Webber was married at the time to Sarah Brightman and wrote this soprano part for her. She was at the height of her career in the period that this was recorded and capable of producing the extreme high tones Webber calls for here. Webber also wrote the tenor part having Placido Domingo in mind. Domingo was at his considerable late-mid career best bloom at the time; Webber took advantage of his vocal warmth and power (and his incisive sense of rhythm) to place him in this work as a voice that pops in and out powerfully to deliver symbolic melodic gestures rather than embed that voice within the work. Paul Miles Kingston, the treble, has a voice of purity and some very resonant overtones which give him a combination of power and innocence.
Critics were not very generous with Webber, any more than they were with much of Bernstein's work. "Stick to the musical theater!" is a common theme with these people who seem to resent anyone with low antecedents daring to try to produce serious music. But as it stands, Webber's Requiem, while not as musically unified as Faure's or Verdi's, does what it sets out to do with returning themes and very melodious passages that express his own personal anguish and grief.
Date : 2008-08-31 Summary : Simply Beautiful This is a beautiful piece of music. My 10-year old is humming it as he plays with his toys. I'm so glad we've added it to our music library.
Date : 2007-10-19 Summary : Unbilivable experience! Great modern music of Webber. It is not classical Requiem.

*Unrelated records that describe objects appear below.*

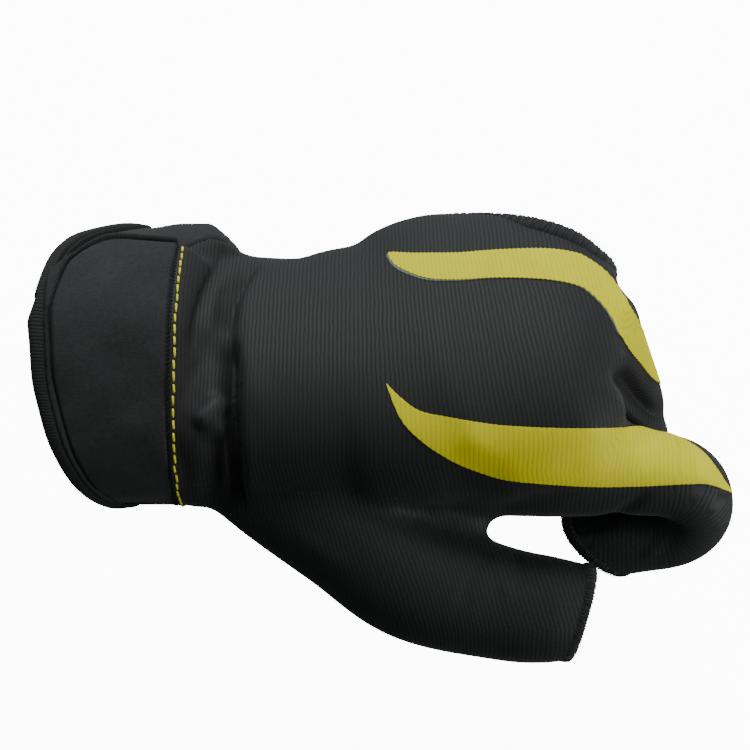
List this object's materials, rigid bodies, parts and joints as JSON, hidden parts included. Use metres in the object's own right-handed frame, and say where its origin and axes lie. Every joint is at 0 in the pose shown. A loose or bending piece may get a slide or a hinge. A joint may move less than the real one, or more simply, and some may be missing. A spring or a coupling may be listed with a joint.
{
  "type": "billiard glove",
  "caption": "Stretch-knit cue glove, open at the thumb, index and middle fingertips, cut away for the last two fingers, with a padded wrap cuff.",
  "frame": {"origin": "centre of the wrist opening, on the axis of the wrist, where the hand goes in", "axes": "+X from the wrist to the fingers, +Z out of the back of the hand, -Y towards the thumb of this left-hand glove"},
  "size_m": [0.1667, 0.1108, 0.0771],
  "materials": {
    "knit": "ribbed stretch knit, black",
    "hem": "overlocked edge, black",
    "cuff": "smooth padded cloth, dark grey",
    "tape": "ribbed binding tape, black",
    "accent": "printed film, yellow",
    "closure": "hook-and-loop tape, black"
  },
  "bodies": {
    "root": {"back_panel": "knit", "palm_panel": "knit", "index_sleeve": "knit", "middle_sleeve": "knit", "thumb_sleeve": "knit", "index_hem": "hem", "middle_hem": "hem", "thumb_hem": "hem", "side_hem": "hem", "cuff_flap": "cuff", "cuff_band": "cuff", "flap_piping": "tape", "band_piping": "tape", "index_stripe": "accent", "middle_stripe": "accent", "hook_pad": "closure"}
  },
  "joints": []
}
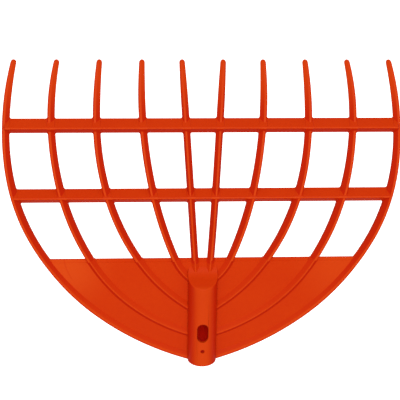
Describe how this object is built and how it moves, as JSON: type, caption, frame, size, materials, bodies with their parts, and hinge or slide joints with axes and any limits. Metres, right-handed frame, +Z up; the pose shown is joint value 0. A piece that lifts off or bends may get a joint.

A little contraversal..
Great mix of boys choir and mixed choir.. and great performers: Sarah and Domingo are really something.. and this kid who sings with Sarah..And Mazel, the head of the project..
Date : 2007-08-23 Summary : Disappointed I am a fan of music by Andrew Lloyd Weber usually, and also enjoy listening to requiae as a music form. Having heard "Pie Jesu" from this requiem and finding it most moving and beautiful, I ordered the Weber Requiem. It was indeed disappointing with the exception of Pie Jesu, band 7 on the CD. The remainder of the Requiem, regrettably, should be consigned to the dustbin of History. However, the Pie Jesu as sung by Sarah Brightman was worth the cost of the entire CD.